Quote only the part that opens with the line containing "side, x, y, turn" and closes with the line containing "zip(*points))), Vector(map(max, zip(*points)))". Keep both of those lines.

● **Records with modeling code**:
------------------------------------------------------------

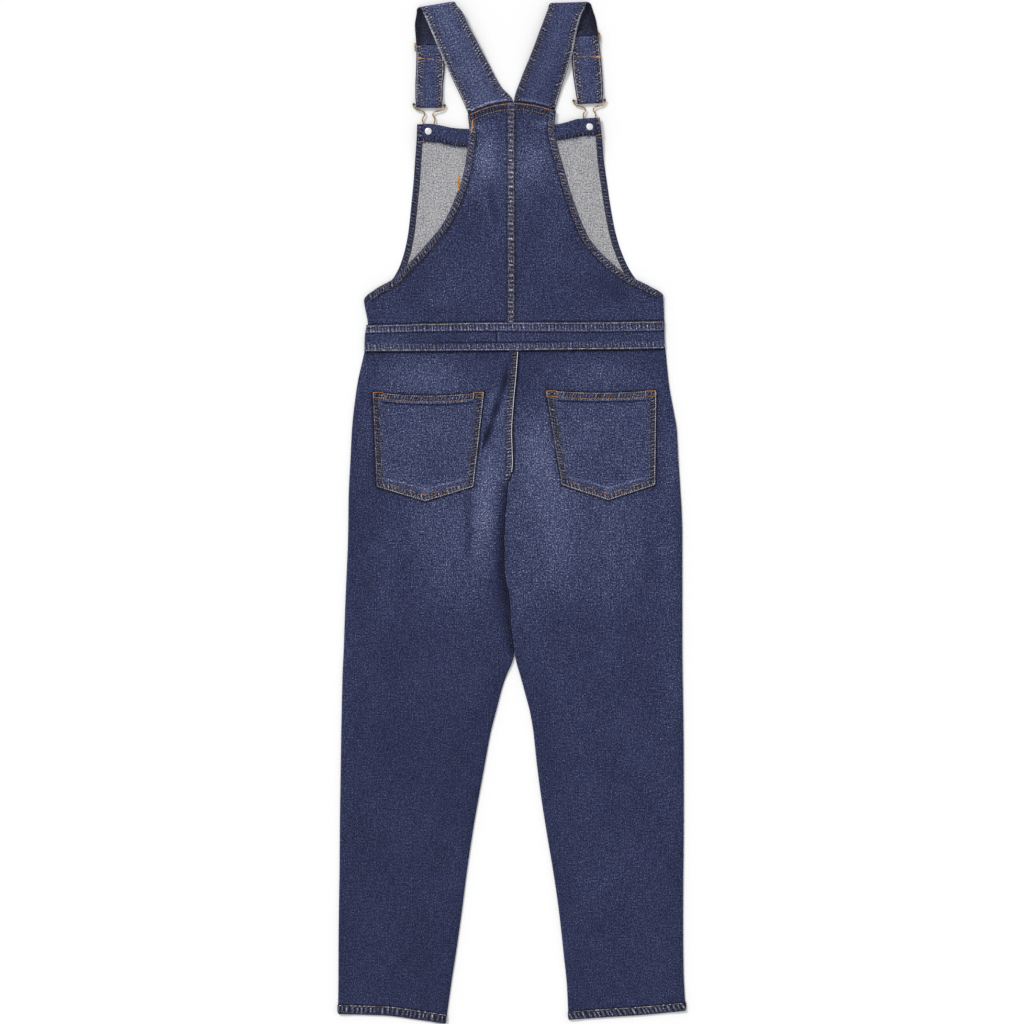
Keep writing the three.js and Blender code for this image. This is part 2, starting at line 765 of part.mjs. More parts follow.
function sliderGeometry() {
  const { width, height, bar, depth, corner } = SLIDER;
  const frame = new THREE.Shape();
  const x = width / 2;
  const y = height / 2;
  frame.moveTo(-x + corner, -y);
  frame.absarc(x - corner, -y + corner, corner, -Math.PI / 2, 0);
  frame.absarc(x - corner, y - corner, corner, 0, Math.PI / 2);
  frame.absarc(-x + corner, y - corner, corner, Math.PI / 2, Math.PI);
  frame.absarc(-x + corner, -y + corner, corner, Math.PI, Math.PI * 1.5);
  for (const side of [-1, 1]) {
    const inner = side * (bar / 2);
    const outer = side * (y - bar);
    const hole = new THREE.Path();
    hole.moveTo(-x + bar, inner);
    hole.lineTo(x - bar, inner);
    hole.lineTo(x - bar, outer);
    hole.lineTo(-x + bar, outer);
    hole.closePath();
    frame.holes.push(hole);
  }
  return new THREE.ExtrudeGeometry(frame, { depth, bevelEnabled: false, curveSegments: 4 });
}

for (const side of ['left', 'right']) {
  const { sliderX, sliderY, lean } = STRAPS[side];
  const slider = addMesh(`slider_${side}`, sliderGeometry(), BRASS, 0.9, 0.35);
  slider.position.set(sliderX, sliderY, STRAP_CLOTH + GAP);
  slider.rotation.z = lean;
}

// Hooks: a brass wire from a knob at one end of the strap's bar, round the button's neck and up to the other knob.
// The rows run from the bottom of the loop up its right side, measured from the button's centre.

const HOOK_HALF = table('x y', [
  [0, -4.9],
  [3.0, -3.9],
  [4.3, -1.0],
  [4.7, 3.0],
  [7.2, 10.5],
  [8.6, 16.0],
  [7.0, 20.3],
  [5.5, 23.2],
  [7.2, 26.6],
  [12.0, 28.4],
  [17.2, 29.8],
  [20.9, 32.6],
  [21.5, 36.6],
]);
const HOOK_BAR_Y = 36.6;
const HOOK_STEPS = 44;
const WIRE_SIDES = 7;

function toSolid(geometry) {
  const bare = new THREE.BufferGeometry();
  bare.setAttribute('position', geometry.getAttribute('position').clone());
  if (geometry.index) bare.setIndex(geometry.index.clone());
  const merged = mergeVertices(bare, 1e-4);
  return new wasm.Manifold(new wasm.Mesh({
    numProp: 3,
    vertProperties: new Float32Array(merged.getAttribute('position').array),
    triVerts: new Uint32Array(merged.index.array),
  }));
}

function toGeometry(solid) {
  const mesh = solid.getMesh();
  const geometry = new THREE.BufferGeometry();
  geometry.setAttribute('position', new THREE.BufferAttribute(new Float32Array(mesh.vertProperties), 3));
  geometry.setIndex(new THREE.BufferAttribute(new Uint32Array(mesh.triVerts), 1));
  return geometry;
}

function wireTube(points, steps) {
  const circle = new THREE.Shape();
  for (let k = 0; k < WIRE_SIDES; k += 1) {
    const angle = (2 * Math.PI * k) / WIRE_SIDES;
    const x = (WIRE / 2) * Math.cos(angle);
    const y = (WIRE / 2) * Math.sin(angle);
    if (k === 0) circle.moveTo(x, y);
    else circle.lineTo(x, y);
  }
  circle.closePath();
  const extrudePath = new THREE.CatmullRomCurve3(points, false, 'centripetal');
  return new THREE.ExtrudeGeometry(circle, { extrudePath, steps, bevelEnabled: false });
}

function hookGeometry() {
  const right = HOOK_HALF.map(({ x, y }) => new THREE.Vector3(x, y, 0));
  const left = HOOK_HALF.slice(1).map(({ x, y }) => new THREE.Vector3(-x, y, 0)).reverse();
  const reach = HOOK_HALF[HOOK_HALF.length - 1].x;
  const bar = new THREE.CylinderGeometry(WIRE / 2, WIRE / 2, 2 * reach, WIRE_SIDES);
  bar.rotateZ(Math.PI / 2);
  bar.translate(0, HOOK_BAR_Y, 0);
  let solid = toSolid(wireTube([...left, ...right], HOOK_STEPS)).add(toSolid(bar));
  for (const side of [-1, 1]) {
    const knob = new THREE.SphereGeometry(KNOB / 2, 8, 6);
    knob.translate(side * reach, HOOK_BAR_Y, 0);
    solid = solid.add(toSolid(knob));
  }
  return toGeometry(solid);
}

// Buttons under the bib's corners, and their rivets on the facing.

function turned(points, sides) {
  const profile = points.map(([radius, height]) => new THREE.Vector2(radius, height));
  const geometry = new THREE.LatheGeometry(profile, sides);
  geometry.rotateX(Math.PI / 2);
  return geometry;
}

function buttonGeometry() {
  const { head, headHeight, neck, top } = BUTTON;
  return turned([
    [0, 0],
    [head / 2 - 1.4, 0],
    [head / 2, 0.7],
    [head / 2, headHeight - 0.6],
    [head / 2 - 1.2, headHeight],
    [neck / 2, headHeight],
    [neck / 2, top],
    [0, top],
  ], 18);
}

function rivetGeometry() {
  const { width, height } = RIVET;
  return turned([
    [0, 0],
    [width / 2 - 0.2, 0],
    [width / 2, 0.4],
    [width / 2 - 1.0, height - 0.2],
    [0, height],
  ], 16);
}

const onFacing = heightOn([facingGrid.upper]);

for (const { side, x, y, turn } of BUTTONS) {
  const fastening = new THREE.Group();
  fastening.position.set(x, y, 0);
  part.add(fastening);
  addMesh(`button_${side}`, buttonGeometry(), BRASS, 0.9, 0.4, fastening);
  const hook = addMesh(`hook_${side}`, hookGeometry(), BRASS, 0.9, 0.3, fastening);
  hook.position.z = WIRE_HEIGHT;
  hook.rotation.z = turn;
  const rivet = addMesh(`rivet_${side}`, rivetGeometry(), SILVER, 0.9, 0.3, fastening);
  rivet.position.z = onFacing(x, y) + GAP;
}

export default part;
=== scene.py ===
import math

import bpy
import numpy as np
from mathutils.bvhtree import BVHTree
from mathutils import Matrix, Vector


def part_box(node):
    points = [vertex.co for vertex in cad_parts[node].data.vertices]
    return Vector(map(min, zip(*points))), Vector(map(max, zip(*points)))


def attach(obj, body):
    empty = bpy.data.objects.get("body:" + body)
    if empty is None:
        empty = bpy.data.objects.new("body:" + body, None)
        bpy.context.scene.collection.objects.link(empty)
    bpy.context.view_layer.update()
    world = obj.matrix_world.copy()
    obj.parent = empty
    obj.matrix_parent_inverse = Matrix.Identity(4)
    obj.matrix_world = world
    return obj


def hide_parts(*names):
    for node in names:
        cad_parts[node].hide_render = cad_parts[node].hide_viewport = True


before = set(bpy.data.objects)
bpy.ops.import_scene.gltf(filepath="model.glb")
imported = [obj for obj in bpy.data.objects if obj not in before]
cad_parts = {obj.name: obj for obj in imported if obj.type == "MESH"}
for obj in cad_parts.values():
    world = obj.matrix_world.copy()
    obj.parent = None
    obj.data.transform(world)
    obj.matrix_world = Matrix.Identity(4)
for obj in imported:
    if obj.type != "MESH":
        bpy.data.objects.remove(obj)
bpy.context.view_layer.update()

MM = 0.001

# Cloth and the layers of the stack.
CLOTH = 1.2 * MM
LEG_SEAM_HEIGHT = 1.35 * MM
WAIST_SEAM_HEIGHT = 2.2 * MM
BIB_SEAM_HEIGHT = 2.0 * MM
CLEAR = 0.12 * MM
# Height of the painted-shade strips above the cloth.
SHADE_STRIP_CLEAR = 0.06 * MM
STRAP_CLOTH = 2.0 * MM

# Sewing.
STITCH = 3.0 * MM
STITCH_GAP = 0.75 * MM
THREAD = 0.48 * MM
LEG_HEM = 11.6 * MM
HEM_FLARE = 0.9 * MM
ARMHOLE_HEM = 9.5 * MM
BACK_SEAM = 10.5 * MM
SEAT_SEAM = 9.7 * MM
TOP_HEM = 12.5 * MM
BIB_SIDE_HEM = 8.5 * MM
RIBBON_STEP = 1.15 * MM

CROTCH_Y = -196 * MM
SEAT_SEAM_END_Y = 44 * MM
HIP_Y = 298 * MM


# Tables, curves and stations.

def table(columns, rows):
    """A list of rows, each a dict, with lengths given in millimetres turned to metres."""
    names = columns.split()
    lengths = [name for name in names if name not in ("side", "strength", "share")]
    return [
        {name: value * MM if name in lengths else value for name, value in zip(names, row)}
        for row in rows
    ]


def ease(t):
    t = np.clip(t, 0, 1)
    return t * t * (3 - 2 * t)


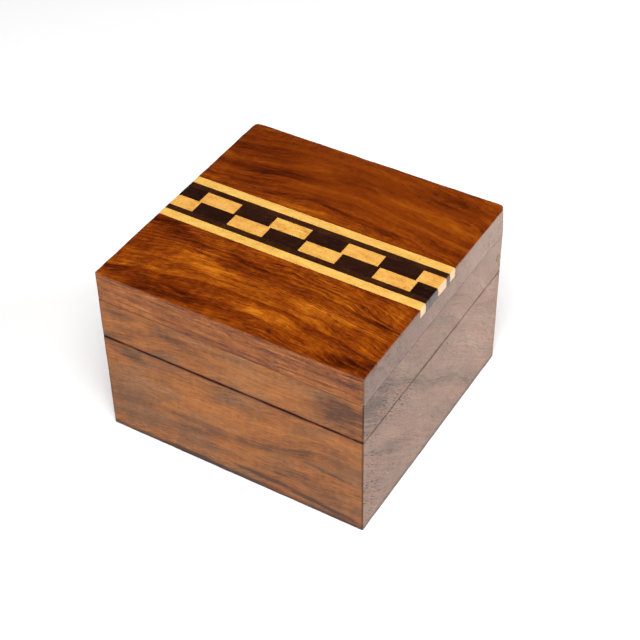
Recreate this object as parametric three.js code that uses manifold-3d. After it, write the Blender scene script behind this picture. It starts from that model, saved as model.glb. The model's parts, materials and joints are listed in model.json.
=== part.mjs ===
// Small square wooden keepsake box with a chequered inlay band let into its lid.
// Millimetres. +Z is up, the front wall faces -Y, +X is to the right.
// The origin is the centre of the underside.
//
// The box was glued up as a closed block and then sawn into base and lid, so the walls of
// both halves line up. The back wall was not sawn through: its middle stands up inside the
// lid as a tongue, and the lid turns on two pins driven through its sides into that tongue.

import * as THREE from 'three';
import { mergeVertices } from 'three/addons/utils/BufferGeometryUtils.js';
import Module from 'manifold-3d';

const wasm = await Module();
wasm.setup();

// Outside of the closed box
const WIDTH = 80;
const DEPTH = 78;
const HEIGHT = 55;
const FRONT_CORNER_RADIUS = 0.4;
const BACK_CORNER_RADIUS = 1.1;
const ARRIS = 0.3;                  // rounding of the top and bottom edges

// Boards
const WALL = 7;
const BASE_RIM = 32.7;              // height of the base's rim
const SEAM = 0.5;                   // saw kerf left between base and lid
const LID_BOARD = 9.2;
const BOTTOM_BOARD = 4;
const REBATE = 3;                   // how far the bottom board reaches into the walls
const GLUE = 0.05;                  // glue line between two boards

// Pivot of the lid
const PIN_FROM_BACK = 3;
const PIN_ABOVE_LID_RIM = 5.8;
const PIN_RADIUS = 0.9;
const PIN_HEAD_RADIUS = 1.05;
const PIN_HEAD_THICKNESS = 0.7;
const PIN_HEAD_CROWN = 0.1;         // how far the hammered head stands proud
const PIN_POINT = 0.6;              // blunt point and crown, as parts of the radius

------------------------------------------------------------

● **Solution to this exercise**:
for (const { side, x, y, turn } of BUTTONS) {
  const fastening = new THREE.Group();
  fastening.position.set(x, y, 0);
  part.add(fastening);
  addMesh(`button_${side}`, buttonGeometry(), BRASS, 0.9, 0.4, fastening);
  const hook = addMesh(`hook_${side}`, hookGeometry(), BRASS, 0.9, 0.3, fastening);
  hook.position.z = WIRE_HEIGHT;
  hook.rotation.z = turn;
  const rivet = addMesh(`rivet_${side}`, rivetGeometry(), SILVER, 0.9, 0.3, fastening);
  rivet.position.z = onFacing(x, y) + GAP;
}

export default part;
=== scene.py ===
import math

import bpy
import numpy as np
from mathutils.bvhtree import BVHTree
from mathutils import Matrix, Vector


def part_box(node):
    points = [vertex.co for vertex in cad_parts[node].data.vertices]
    return Vector(map(min, zip(*points))), Vector(map(max, zip(*points)))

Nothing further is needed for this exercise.